Meyer Lansky learned through his grapevine of informants that, while scattered Israeli armies were battling Egyptian forces in the Gaza Strip and in the Sinai, certain American armaments dealers were somehow managing to smuggle arms to Egypt. This was illegal, since there was an embargo against shipping arms from anywhere in the United States to the Middle East, supposedly to be fair to all sides in the conflict. But the law wasn’t working. In fact, the Arab states had succeeded in buying more than fourteen million dollars’ worth of surplus American arms. The British were also selling arms to the Arabs, and making a lucrative bus
iness of it, and the Arabs were able to buy arms from other European countries as well.
To correct this situation, Lansky, as usual, took the law into his own hands.
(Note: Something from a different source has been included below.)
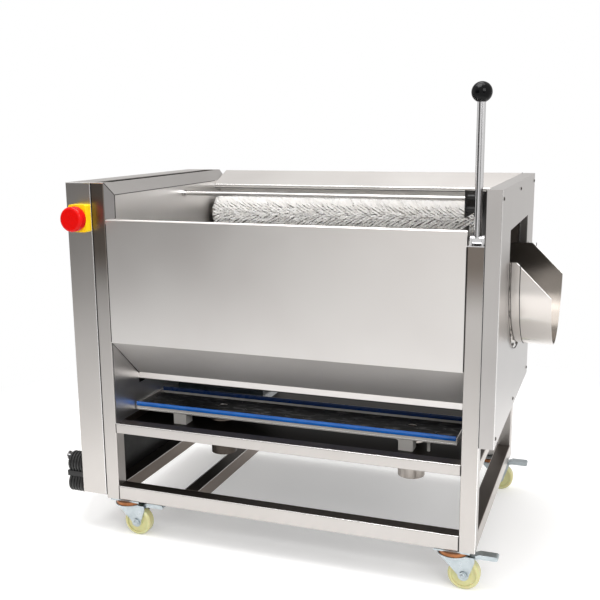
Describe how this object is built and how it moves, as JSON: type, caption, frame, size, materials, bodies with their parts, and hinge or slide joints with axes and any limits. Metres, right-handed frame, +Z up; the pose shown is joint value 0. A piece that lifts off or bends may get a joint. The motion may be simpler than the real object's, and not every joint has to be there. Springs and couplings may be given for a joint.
{
  "type": "electric potato peeler",
  "caption": "Brush-roller peeling machine: an open steel trough lined with bristle rollers, on a castored frame with a drive housing, a lever gate and a side discharge chute.",
  "frame": {"origin": "on the floor, under the middle of the machine's outline seen from above, without its cord", "axes": "+X along the rollers from the drive housing to the discharge chute, +Y to the back, +Z up"},
  "size_m": [1.2616, 0.752, 1.151],
  "materials": {
    "stainless_sheet": "brushed",
    "stainless_tube": "polished tube",
    "steel_pipe": "satin",
    "steel_chain": "oiled",
    "black_plate": "dark satin",
    "motor_grey": "enamel",
    "nylon_bristle": "bristle",
    "nylon_bearing": "machined",
    "black_rubber": "wet",
    "blue_plastic": "satin",
    "zinc": "zinc plated",
    "bronze": "dull",
    "wheel_cream": "moulded",
    "knob_black": "glossy",
    "stop_yellow": "moulded",
    "stop_red": "moulded",
    "cord_black": "flexible"
  },
  "bodies": {
    "machine": {"frame_front": "stainless_tube", "frame_back": "stainless_tube", "side_rails": "stainless_tube", "drive_housing": "stainless_sheet", "drive_plate": "black_plate", "front_panel": "stainless_sheet", "back_panel": "stainless_sheet", "left_end_plate": "stainless_sheet", "right_end_plate": "stainless_sheet", "hood": "stainless_sheet", "spray_pipe": "steel_pipe", "shaft_bearings": "nylon_bearing", "drive_chains": "steel_chain", "gear_motor": "motor_grey", "drain_tray": "stainless_sheet", "tray_mat": "black_rubber", "tray_trims": "blue_plastic", "tray_shelf": "stainless_sheet", "tray_support": "stainless_sheet", "drain_left": "steel_pipe", "drain_right": "steel_pipe", "end_cover": "stainless_sheet", "chute": "stainless_sheet", "gate_pivot": "steel_chain", "stop_box": "stop_yellow", "castor_plates": "zinc", "castor_races": "bronze", "screws": "steel_chain", "cord_hank": "cord_black", "cord_tie": "cord_black", "cord_hook": "stainless_tube", "cord_gland": "cord_black", "cord_lead": "cord_black", "cord_plug": "cord_black"},
    "motor_shaft": {"motor_sprocket": "steel_chain"},
    "gate": {"gate_plate": "black_plate", "lever_rod": "steel_pipe", "lever_knob": "knob_black"},
    "stop_cap": {"stop_button": "stop_red"},
    "roller_body_1": {"roller_1": "nylon_bristle"},
    "roller_body_2": {"roller_2": "nylon_bristle"},
    "roller_body_3": {"roller_3": "nylon_bristle"},
    "roller_body_4": {"roller_4": "nylon_bristle"},
    "roller_body_5": {"roller_5": "nylon_bristle"},
    "roller_body_6": {"roller_6": "nylon_bristle"},
    "roller_body_7": {"roller_7": "nylon_bristle"},
    "roller_body_8": {"roller_8": "nylon_bristle"},
    "roller_body_9": {"roller_9": "nylon_bristle"},
    "fork_fl": {"castor_fork_fl": "zinc"},
    "wheel_fl": {"castor_wheel_fl": "wheel_cream"},
    "pedal_fl": {"brake_pedal_fl": "zinc"},
    "fork_fr": {"castor_fork_fr": "zinc"},
    "wheel_fr": {"castor_wheel_fr": "wheel_cream"},
    "pedal_fr": {"brake_pedal_fr": "zinc"},
    "fork_rl": {"castor_fork_rl": "zinc"},
    "wheel_rl": {"castor_wheel_rl": "wheel_cream"},
    "pedal_rl": {"brake_pedal_rl": "zinc"},
    "fork_rr": {"castor_fork_rr": "zinc"},
    "wheel_rr": {"castor_wheel_rr": "wheel_cream"},
    "pedal_rr": {"brake_pedal_rr": "zinc"}
  },
  "joints": [
    {"name": "roller_1_spin", "type": "hinge", "parent": "machine", "child": "roller_body_1", "pos_m": [-0.002, -0.25975, 0.77866], "axis": [1, 0, 0], "continuous": true},
    {"name": "roller_2_spin", "type": "hinge", "parent": "machine", "child": "roller_body_2", "pos_m": [-0.002, -0.23548, 0.68], "axis": [1, 0, 0], "continuous": true},
    {"name": "roller_3_spin", "type": "hinge", "parent": "machine", "child": "roller_body_3", "pos_m": [-0.002, -0.17513, 0.59827], "axis": [1, 0, 0], "continuous": true},
    {"name": "roller_4_spin", "type": "hinge", "parent": "machine", "child": "roller_body_4", "pos_m": [-0.002, -0.08798, 0.54604], "axis": [1, 0, 0], "continuous": true},
    {"name": "roller_5_spin", "type": "hinge", "parent": "machine", "child": "roller_body_5", "pos_m": [-0.002, 0.01256, 0.53136], "axis": [1, 0, 0], "continuous": true},
    {"name": "roller_6_spin", "type": "hinge", "parent": "machine", "child": "roller_body_6", "pos_m": [-0.002, 0.111, 0.55647], "axis": [1, 0, 0], "continuous": true},
    {"name": "roller_7_spin", "type": "hinge", "parent": "machine", "child": "roller_body_7", "pos_m": [-0.002, 0.19221, 0.61752], "axis": [1, 0, 0], "continuous": true},
    {"name": "roller_8_spin", "type": "hinge", "parent": "machine", "child": "roller_body_8", "pos_m": [-0.002, 0.24369, 0.70511], "axis": [1, 0, 0], "continuous": true},
    {"name": "roller_9_spin", "type": "hinge", "parent": "machine", "child": "roller_body_9", "pos_m": [-0.002, 0.25752, 0.80577], "axis": [1, 0, 0], "continuous": true},
    {"name": "motor_spin", "type": "hinge", "parent": "machine", "child": "motor_shaft", "pos_m": [-0.502, 0.111, 0.30247], "axis": [1, 0, 0], "continuous": true},
    {"name": "gate_lift", "type": "hinge", "parent": "machine", "child": "gate", "pos_m": [0.469, -0.301, 0.819], "axis": [1, 0, 0], "range_deg": [0, 65]},
    {"name": "stop_press", "type": "slide", "parent": "machine", "child": "stop_cap", "axis": [0, 1, 0], "range_m": [0, 0.005], "stiffness_N_per_m": 1500, "springref_m": -0.002},
    {"name": "castor_fl_swivel", "type": "hinge", "parent": "machine", "child": "fork_fl", "pos_m": [-0.429, -0.292, 0.084], "axis": [0, 0, 1], "continuous": true},
    {"name": "wheel_fl_roll", "type": "hinge", "parent": "fork_fl", "child": "wheel_fl", "pos_m": [-0.403, -0.292, 0.0375], "axis": [0, 1, 0], "continuous": true},
    {"name": "pedal_fl_press", "type": "hinge", "parent": "fork_fl", "child": "pedal_fl", "pos_m": [-0.385, -0.292, 0.079], "axis": [0, 1, 0], "range_deg": [0, 12]},
    {"name": "castor_fr_swivel", "type": "hinge", "parent": "machine", "child": "fork_fr", "pos_m": [0.435, -0.292, 0.084], "axis": [0, 0, 1], "continuous": true},
    {"name": "wheel_fr_roll", "type": "hinge", "parent": "fork_fr", "child": "wheel_fr", "pos_m": [0.461, -0.292, 0.0375], "axis": [0, 1, 0], "continuous": true},
    {"name": "pedal_fr_press", "type": "hinge", "parent": "fork_fr", "child": "pedal_fr", "pos_m": [0.479, -0.292, 0.079], "axis": [0, 1, 0], "range_deg": [0, 12]},
    {"name": "castor_rl_swivel", "type": "hinge", "parent": "machine", "child": "fork_rl", "pos_m": [-0.429, 0.322, 0.084], "axis": [0, 0, 1], "continuous": true},
    {"name": "wheel_rl_roll", "type": "hinge", "parent": "fork_rl", "child": "wheel_rl", "pos_m": [-0.403, 0.322, 0.0375], "axis": [0, 1, 0], "continuous": true},
    {"name": "pedal_rl_press", "type": "hinge", "parent": "fork_rl", "child": "pedal_rl", "pos_m": [-0.385, 0.322, 0.079], "axis": [0, 1, 0], "range_deg": [0, 12]},
    {"name": "castor_rr_swivel", "type": "hinge", "parent": "machine", "child": "fork_rr", "pos_m": [0.435, 0.322, 0.084], "axis": [0, 0, 1], "continuous": true},
    {"name": "wheel_rr_roll", "type": "hinge", "parent": "fork_rr", "child": "wheel_rr", "pos_m": [0.461, 0.322, 0.0375], "axis": [0, 1, 0], "continuous": true},
    {"name": "pedal_rr_press", "type": "hinge", "parent": "fork_rr", "child": "pedal_rr", "pos_m": [0.479, 0.322, 0.079], "axis": [0, 1, 0], "range_deg": [0, 12]}
  ],
  "couplings": [
    {"joint": "roller_1_spin", "follows": "roller_6_spin", "ratio": 1},
    {"joint": "roller_2_spin", "follows": "roller_6_spin", "ratio": 1},
    {"joint": "roller_3_spin", "follows": "roller_6_spin", "ratio": 1},
    {"joint": "roller_4_spin", "follows": "roller_6_spin", "ratio": 1},
    {"joint": "roller_5_spin", "follows": "roller_6_spin", "ratio": 1},
    {"joint": "roller_7_spin", "follows": "roller_6_spin", "ratio": 1},
    {"joint": "roller_8_spin", "follows": "roller_6_spin", "ratio": 1},
    {"joint": "roller_9_spin", "follows": "roller_6_spin", "ratio": 1},
    {"joint": "motor_spin", "follows": "roller_6_spin", "ratio": 1}
  ]
}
One munitions firm in Pittsburgh was found to be the chief smuggling culprit, and, with the cheerful help of the New York and New Jersey longshoremen, a number of baffling accidents began to happen to this firm’s Egypt-bound consignments when they reached the East Coast ports. Some shipments fell overboard as they were being loaded. Others mysteriously vanished. Still others got loaded on the wrong ships, and somehow those ships were usually bound for Haifa.